Source: GMO (Data from 9/1995 through 6/2024)
We are wary of arguments of the form, “the last time technical event X was observed, Y followed, and we see X today, so Y is just around the corner.” While these X-then-Y arguments can be useful prompts for vigilance – here, the investing equivalent of “don’t run with scissors” – they are too limited in scope.
Investment returns ultimately come from three sources: earnings growth, dividends received, and change in the earnings multiple. Our approach could be summarized as taking care of fundamentals by focusing on quality while controlling valuation risk by seeking to avoid overreach on the earnings multiple. If we compare today’s markets with the market top in 2000, we see less to fear today on both the fundamentals and the multiples.
In 2000, the top-10 stocks comprised five telecom companies, two networking beneficiaries, a software business, an oil company, and a holding company. At the June 2024 quarter end, we have five cloud tech businesses, two chip companies, a pharmaceuticals company, an oil company, and a holding company (see below).
The valuation was too rich in 2000
In 2000, the price-to-earnings ratio of the top 10 was 60x. Market participants were intoxicated by the ongoing communication revolution and heady fundamental returns of 22% per annum (p.a.) for the group over the preceding five years.
The valuation was simply too rich. Even if the fundamental return expectation of 19% p.a. had been delivered and stock prices held, the top 10’s multiple would have still exceeded 25x by 2005.
In reality the outcome was starkly different – the fundamental return was a relatively puny 8% p.a. for the group, with earnings falling at the telecom companies after what turned out to have been disastrous capital allocation in 3G spectrum auctions. Total returns were famously poor. Perhaps unsurprisingly, the stellar performer of the group – the only one to deliver a positive return – was the company the furthest from the TMT epicentre, Exxon NYSE:XOM.
The stakes are lower today
2024’s top 10 have delivered similarly impressive fundamental returns of 19% p.a. since 2019, but the set-up is rather different to 2000, with a median P/E of 27x. If today’s top 10 were to deliver on 19% fundamental return expectations and prices were to stay the same this time around, the multiple would collapse to 12x by 2029. Implicitly, investors expect less from the mega-caps now than they did in 2000. In a real sense, the stakes are lower today.
A final “then and now” observation relates to the quality of the two top 10s. GMO’s longstanding systematic quality metric that we use for idea screening was in active service in 2000 (as were the writers of this piece).

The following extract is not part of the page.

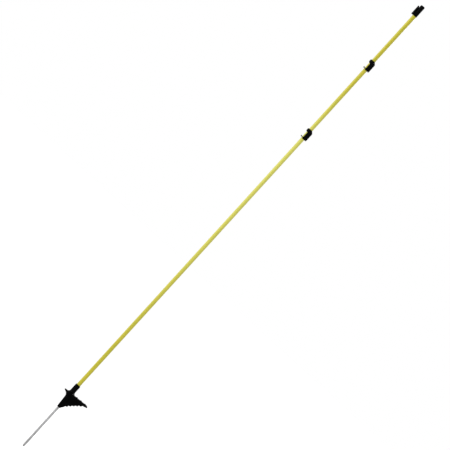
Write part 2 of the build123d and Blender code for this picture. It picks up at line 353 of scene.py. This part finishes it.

Based on an assessment of the level and stability of profitability, alongside balance sheet strength, 2000’s top 10 were barely better than the median business.
By contrast, today’s top 10 sits squarely in the high-quality camp, with the midpoint just shy of the 10th percentile globally. That fits well with our fundamental assessment of quality – most of the current crop have stronger barriers to entry, interesting optionality (e.g. in Artificial Intelligence and digitalization), and a better record in capital allocation, too.
None of this is intended to be determinative and we are not making another “X-then-Y” case. We are pointing out that in an important way the stars have aligned differently this time around, even if the market is superficially similar from a technical perspective.
In the short term, it’s anyone’s guess. But looking further out, whether today’s mega-caps turn out to be great or less-than-great investments will be a result of the evolution of their fundamentals and the consequent impact on their valuation multiples. Unlike in 2000 when we held only a non-material weight in the top 10, we invest with confidence in a number of these companies today.